John was in the front, leading the march.  As they came over the hump of the bridge, they could see the sheriff and his men blocking the way, refusing to let them proceed peacefully.  As the marchers stopped to pray, the sheriff and his deputies beat, chased and knocked down men and women who offered no resistance.  John was hit so hard he lost consciousness and had to be carried away.  He bore scars from that violence for the rest of his life.

They were turned back that day.  But John persisted.  A few months later they were joined by Martin Luther King and the march was successful.  It helped to turn the tide and get the Voting Rights Act passed, which up until a few years ago, protected the right to vote in states with a historic record of oppression of the Black vote. 

Representative Lewis continued the fight for the rest of his life.  He remained committed to non-violence even in the face of ongoing attacks on Black lives and the Black vote.  The bill named for him to protect current attempts to weaken voting rights failed to pass in the Senate less than a month ago.  If he were alive, he would continue the fight, continue to get into “good trouble.”

Jesus called John, a 15 year old, poor, Black teenager from a backwater town to follow him.  Jesus called fisherman from an unimportant and undeveloped area of an occupied territory to follow him.  Jesus calls you and me no matter our weariness, fear, discouragement or lack of confidence.  Jesus fills us with the soul force of the Holy Spirit and commissions us to tasks that we can never fulfill on our own strength.  He bids us to Fear Not and to keep our eyes on him as he takes us out into deep water.

He reminds us that power is not found in the ways of the world, which are ways of violence, force, hatred, gamesmanship, competition and oppression.  Our power is in the way of the cross – of sacrificial love and undying hope.  As Lewis said:

“You are a light. You are the light. Never let anyone — any person or any force — dampen, dim or diminish your light … Release the need to hate, to harbor division, and the enticement of revenge. Release all bitterness. Hold only love, only peace in your heart, knowing that the battle of good to overcome evil is already won.”
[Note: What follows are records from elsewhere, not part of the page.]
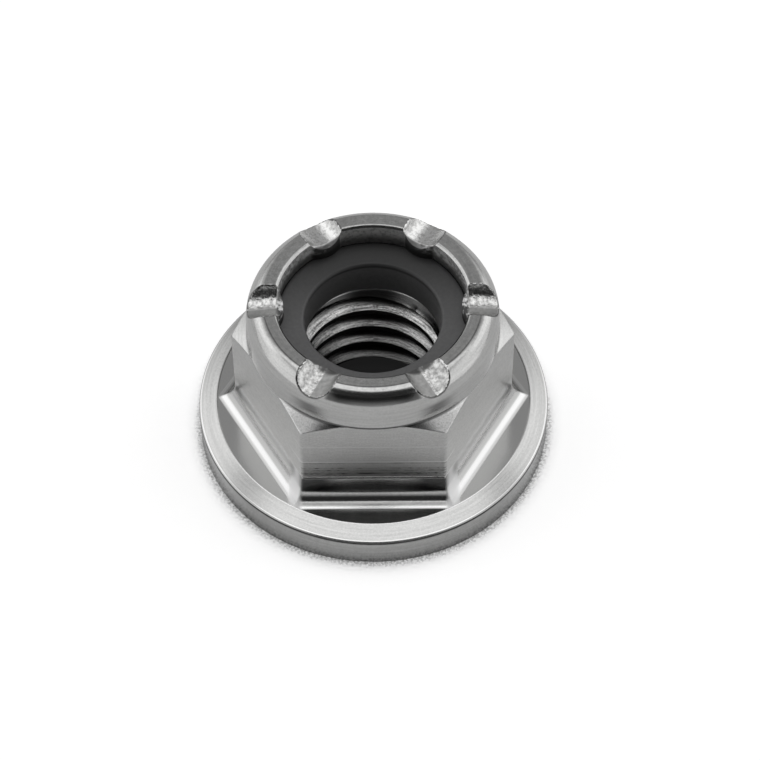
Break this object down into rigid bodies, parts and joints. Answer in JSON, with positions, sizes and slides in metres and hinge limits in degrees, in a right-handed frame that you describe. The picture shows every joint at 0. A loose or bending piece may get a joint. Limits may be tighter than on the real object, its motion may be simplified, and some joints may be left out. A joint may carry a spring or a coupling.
{
  "type": "flange lock nut",
  "caption": "Hexagon flange lock nut: a machined metal nut with a wide flange and a round collar, whose staked rim holds a dark polymer locking ring.",
  "frame": {"origin": "centre of the bearing face, on the thread axis", "axes": "+Z along the thread axis from the bearing face towards the collar, +X through a corner of the hexagon"},
  "size_m": [0.0175, 0.0174, 0.0095],
  "materials": {
    "nut_metal": "turned and milled bare metal",
    "ring_polymer": "moulded, satin charcoal"
  },
  "bodies": {
    "root": {"nut_body": "nut_metal", "locking_ring": "ring_polymer"}
  },
  "joints": []
}
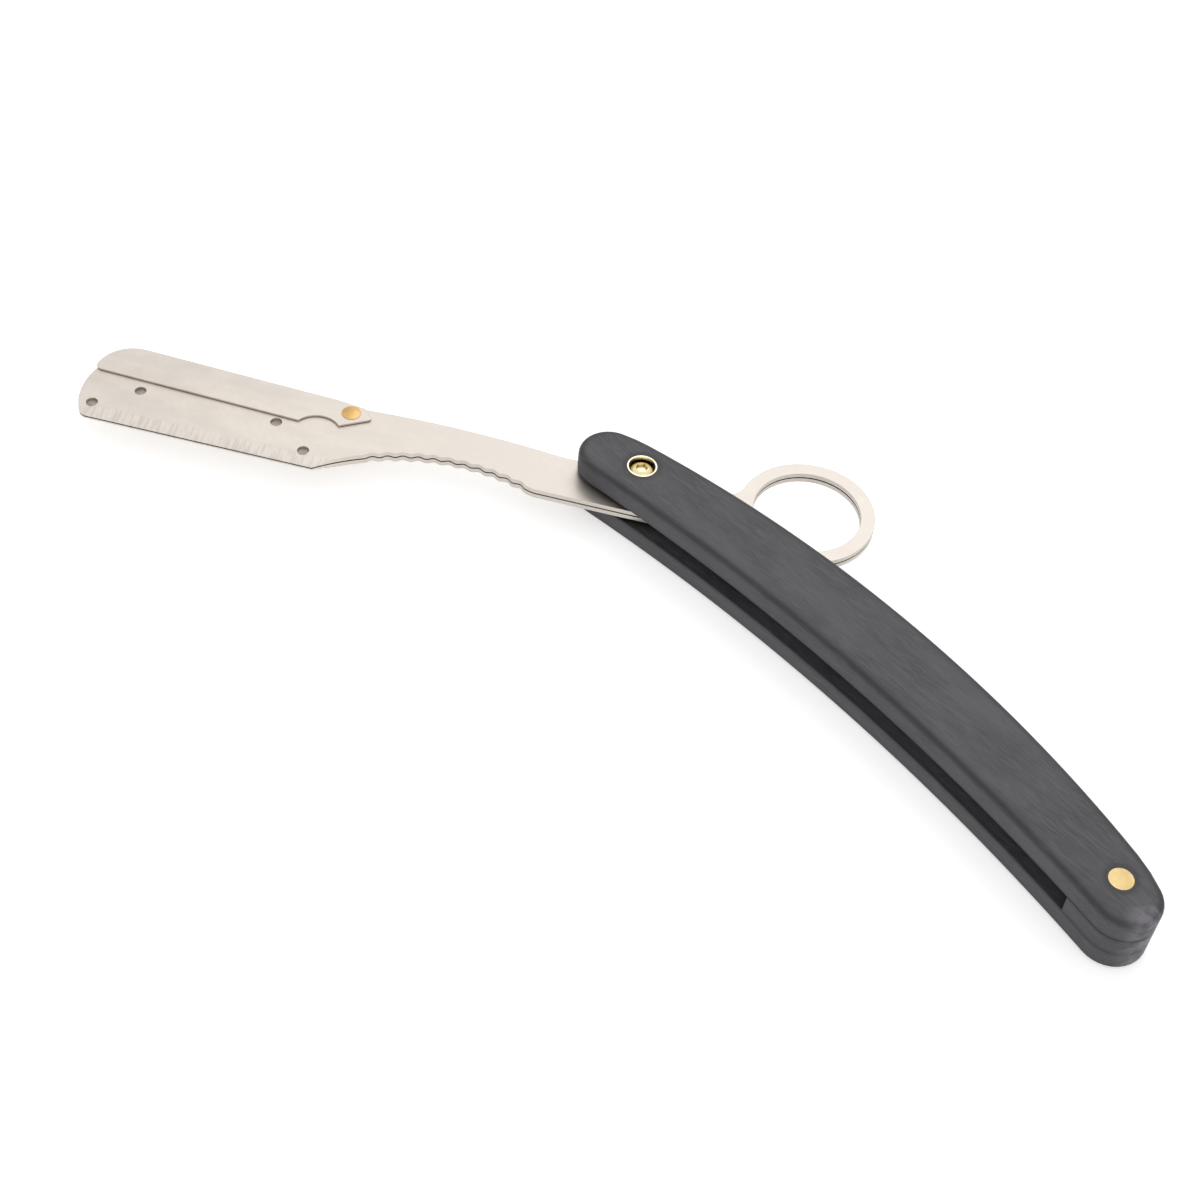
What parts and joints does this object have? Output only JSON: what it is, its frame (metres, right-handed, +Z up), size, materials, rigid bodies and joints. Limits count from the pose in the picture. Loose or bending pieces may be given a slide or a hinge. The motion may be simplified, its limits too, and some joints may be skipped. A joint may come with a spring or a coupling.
{
  "type": "straight razor",
  "caption": "Folding barber razor: black wood handle, two-leaf steel arm with finger ring, and a swing lock that holds half of a double-edge blade.",
  "frame": {"origin": "on the arm's pivot axis, in the plane that the lower scale rests on", "axes": "+X from the pivot to the butt pin, +Y towards the handle's convex back, +Z up along the pivot axis"},
  "size_m": [0.2168, 0.1078, 0.0126],
  "materials": {
    "black_wood": "oiled laminated wood, near black, fine lengthwise grain",
    "black_fibre": "dark fibre, sanded flush",
    "satin_steel": "tumbled satin stainless",
    "ground_steel": "satin stainless sheet",
    "satin_brass": "sanded brass",
    "polished_brass": "polished brass",
    "bright_cup": "polished thin sheet"
  },
  "bodies": {
    "handle": {"upper_scale": "black_wood", "lower_scale": "black_wood", "butt_spacer": "black_fibre", "butt_pin": "satin_brass", "pivot_screw": "polished_brass", "pivot_barrel": "polished_brass", "upper_cup": "bright_cup", "lower_cup": "bright_cup", "upper_washer": "satin_brass", "lower_washer": "satin_brass"},
    "arm": {"upper_leaf": "satin_steel", "lower_leaf": "satin_steel", "leaf_shims": "ground_steel", "lock_rivet": "satin_brass"},
    "lock": {"swing_lock": "satin_steel"}
  },
  "joints": [
    {"name": "arm_pivot", "type": "hinge", "parent": "handle", "child": "arm", "pos_m": [0, 0, 0.0063], "axis": [0, 0, 1], "range_deg": [-130, 140]},
    {"name": "lock_swing", "type": "hinge", "parent": "arm", "child": "lock", "pos_m": [-0.0483, -0.03267, 0.0063], "axis": [0, 0, 1], "range_deg": [-90, 0]}
  ]
}
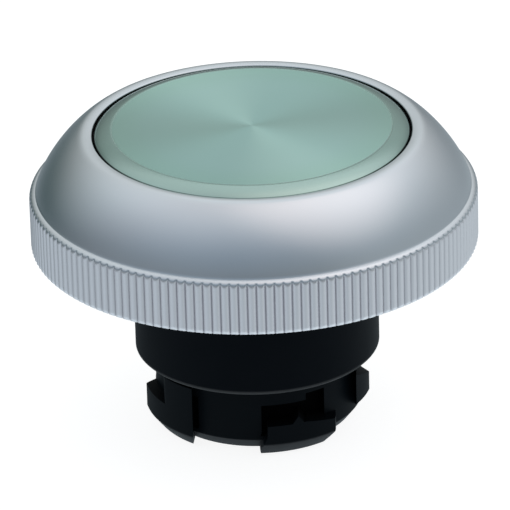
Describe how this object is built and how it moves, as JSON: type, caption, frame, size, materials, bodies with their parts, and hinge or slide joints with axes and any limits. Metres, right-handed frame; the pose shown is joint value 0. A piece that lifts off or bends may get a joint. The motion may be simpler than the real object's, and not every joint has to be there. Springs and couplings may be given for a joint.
{
  "type": "push button head",
  "caption": "Round illuminated push-button head: green lens in a domed satin-metal bezel with a knurled rim, on a black collar with a bayonet neck, sprung to travel inwards",
  "frame": {"origin": "centre of the panel hole, on the plane where the bezel rests on the panel", "axes": "+Z along the push axis, out of the panel towards the user; -Y towards the front foot pair of the bayonet neck"},
  "size_m": [0.04, 0.04, 0.028],
  "materials": {
    "satin_aluminium": "satin, turned, knurled rim",
    "black_plastic": "moulded, slight sheen",
    "neck_plastic": "moulded, slight sheen",
    "black_rubber": "matt",
    "grey_rubber": "matt",
    "grey_plastic": "moulded",
    "stem_plastic": "moulded",
    "white_plastic": "moulded",
    "milky_plastic": "milky, light-diffusing",
    "clear_plastic": "clear, polished ends",
    "turned_insert": "fine turned rings",
    "green_lens": "translucent sage green, polished",
    "spring_steel": "drawn wire"
  },
  "bodies": {
    "housing": {"front_bezel": "satin_aluminium", "bezel_seal_ring": "black_rubber", "panel_gasket": "black_rubber", "mounting_collar": "black_plastic", "bayonet_body": "neck_plastic", "guide_bush": "white_plastic", "spring_washer": "spring_steel", "return_spring": "spring_steel", "sealing_membrane": "grey_rubber", "membrane_clamp_ring": "grey_plastic"},
    "button": {"lens_cap": "green_lens", "insert_plate": "turned_insert", "diffuser_disc": "milky_plastic", "lens_seal_ring": "black_rubber", "lens_holder": "grey_plastic", "membrane_grip_ring": "grey_plastic", "plunger_sleeve": "stem_plastic", "light_guide": "clear_plastic", "stop_clip": "spring_steel", "actuator_plate": "white_plastic"}
  },
  "joints": [
    {"name": "button_press", "type": "slide", "parent": "housing", "child": "button", "axis": [0, 0, -1], "range_m": [0, 0.004], "stiffness_N_per_m": 600, "springref_m": -0.004, "deforming": ["return_spring", "sealing_membrane"]}
  ]
}
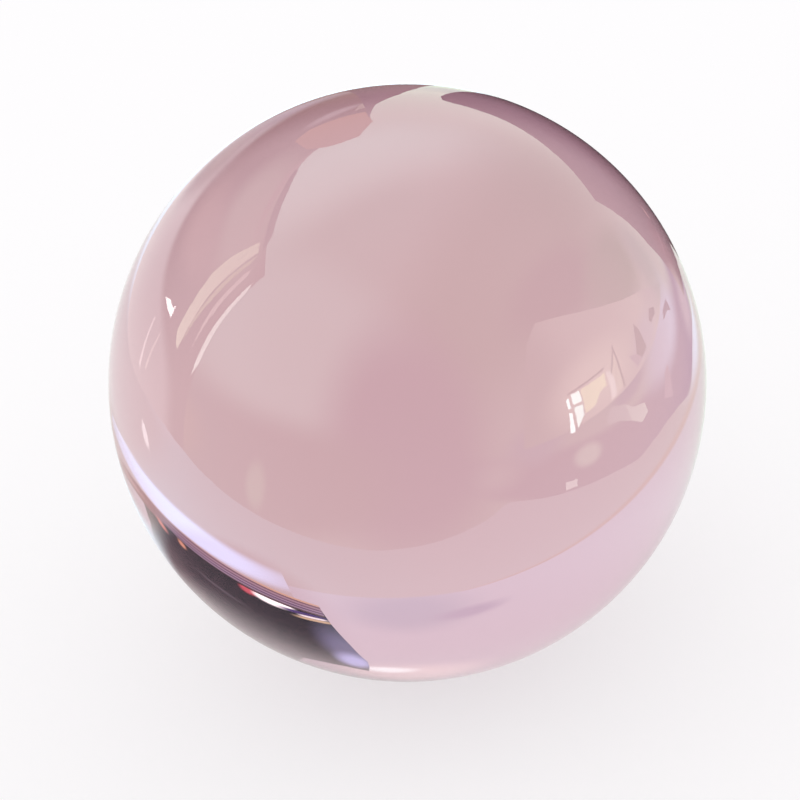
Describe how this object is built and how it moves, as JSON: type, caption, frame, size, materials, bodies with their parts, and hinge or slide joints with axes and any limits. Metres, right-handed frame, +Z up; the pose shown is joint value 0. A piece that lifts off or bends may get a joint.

For African Americans, the march for freedom, justice, dignity and respect has been going on for over 400 years.  You can imagine that a body might get weary.  Weary of being overlooked.  Weary of fighting for basic rights.  Weary of systems that make it so difficult to get an even break.  Weary of the violence and hatred directed towards them.  It’s exhausting.  It can break the spirit.  And yet the movement continues.  As older leaders die, new ones take on the mantle. 

In the words of the African American spiritual, Children, don’t get weary.  Don’t get weary.  Don’t get weary, for the time is drawing nigh.  Christian, don’t get weary.  Don’t get weary, ‘til your work is done and your journey over.  Amen.